When she made a long-distance call inquiring about a job there, a contract arrived in the mail a week later. This was the first time that a principal dancer entered the San Francisco Ballet by bypassing the audition process.

==On stage==
Kitri in Don Quixote is Mathilde Froustey's dream role. She was appreciated for her interpretation of Lise in La Fille Mal Gardée. "Froustey was the Lise that dreams are made of." "The queen of the night, undeniably Mathilde Froustey, is however not any longer in the stage of a young soloist making her debut. Her Lise is a whirlwind of good mood, spiced with a refined technique which lets her fly away in each variation." In the 2014 repertory season, her first repertory season with the San Francisco ballet, she performed the title role in Giselle a role she learned in ten days. Mathilde Froustey considers Giselle as one of her favourite roles.
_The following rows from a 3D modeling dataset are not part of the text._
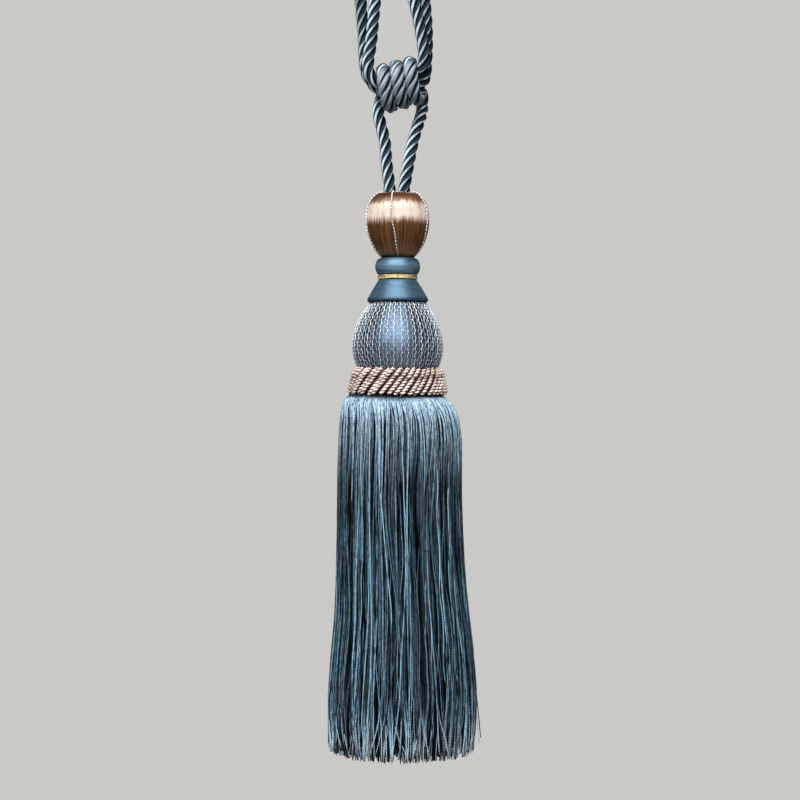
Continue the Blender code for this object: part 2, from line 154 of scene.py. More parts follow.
def smooth_outline(outline: tuple, step: float) -> Array:
    """Reads a smooth curve through an outline.

    Args:
        outline: (height, radius) of its points.
        step: The distance between two points of the result.

    Returns:
        (radius, height) of each point.
    """
    return smooth_curve([(radius, 0.0, height) for height, radius in outline], step)[:, [0, 2]]


def round_angles(count: int) -> Array:
    """Angles at even steps round a circle."""
    return FULL_TURN * np.arange(count) / count


def face_corners(grid: Array) -> Array:
    """Takes what the points of grids hold to the corners of their faces.

    Args:
        grid: Values of shape (..., rows, columns, values).

    Returns:
        The values of the faces' corners, four after each other for every face.
    """
    left, right = grid[..., :-1, :], grid[..., 1:, :]
    corners = left[..., :-1, :, :], right[..., :-1, :, :], right[..., 1:, :, :], left[..., 1:, :, :]
    return np.stack(corners, axis=-2).reshape(-1, grid.shape[-1])


def turned_point(radius: Any, angle: Any, height: Any) -> Array:
    """A point about the axis. An angle of 0 is the front, and it grows to the right.

    Args:
        radius: The distance from the axis.
        angle: Radians round the axis.
        height: The height.

    Returns:
        The point, or an array of points in its last axis.
    """
    radius, angle, height = np.broadcast_arrays(radius, angle, height)
    return np.stack([radius * np.sin(angle), -radius * np.cos(angle), height], axis=-1)


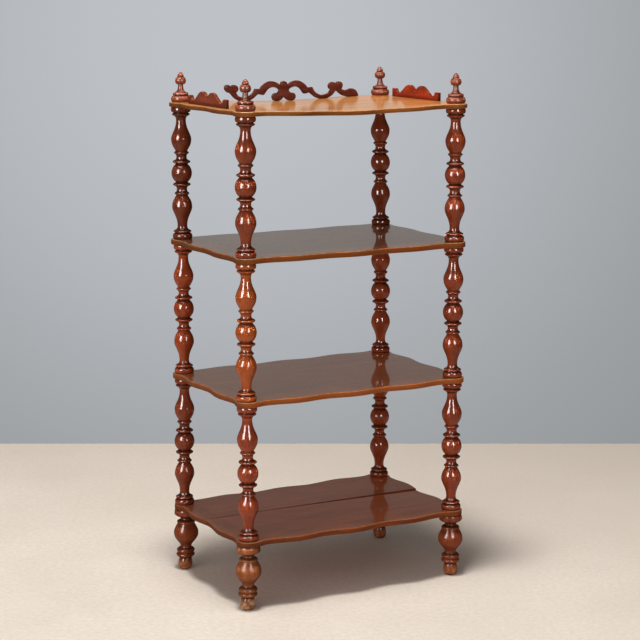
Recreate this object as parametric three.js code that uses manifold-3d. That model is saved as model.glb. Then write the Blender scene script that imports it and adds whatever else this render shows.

Giselle with Mathilde Froustey was in the programming of the 2015 repertory season as well.

==Awards==
- 2004: Varna International Ballet Competition, gold medal with Josua Hoffalt
- 2007: Ballet2000 dance prize
- 2013: Danza & Danza's best foreign dancer award
- 2015: Isadora Duncan Dance Award for her performances of Giselle with Tiit Helimets
- 2018: Nominated to the Isadora Duncan Dance Award for her performance in Sleeping Beauty (Aurora)

==Repertoire==

- Kitri in Don Quixote:
- Lise in La Fille Mal Gardée
- Anastasia in "Ivan the Terrible"
- Giselle in Giselle
- Nutcracker (Grand Pas de Deux Ballerina and Sugar Plum Fairy)
- Romeo and Juliet (Juliet)
- Swan Lake (Odette/Odile)

- 7 for Eight
- Caprice
- The Fifth Season
- Prism, and Trio
- Tomasson/Possokhov's Don Quixote (Kitri)
- Cranko's Onegin (Tatiana)
- Balanchine's Allegro Brillante, Brahms-Schoenberg Quartet, Rubies, Serenade, and Theme and Variations

- Gsovsky's Grand Pas Classique
- Lifar's Suite en Blanc
- Makarova's (after Petipa) “The Kingdom of the Shades” from La Bayadère, Act II (1st Solo Shade)
- Ratmansky's From Foreign Lands, Seven Sonatas, Shostakovich Trilogy, and Souvenir d’un lieu cher
- Robbins’ Dances at a Gathering (Yellow and Purple) and In the Night
- Wheeldon's Within the Golden Hour.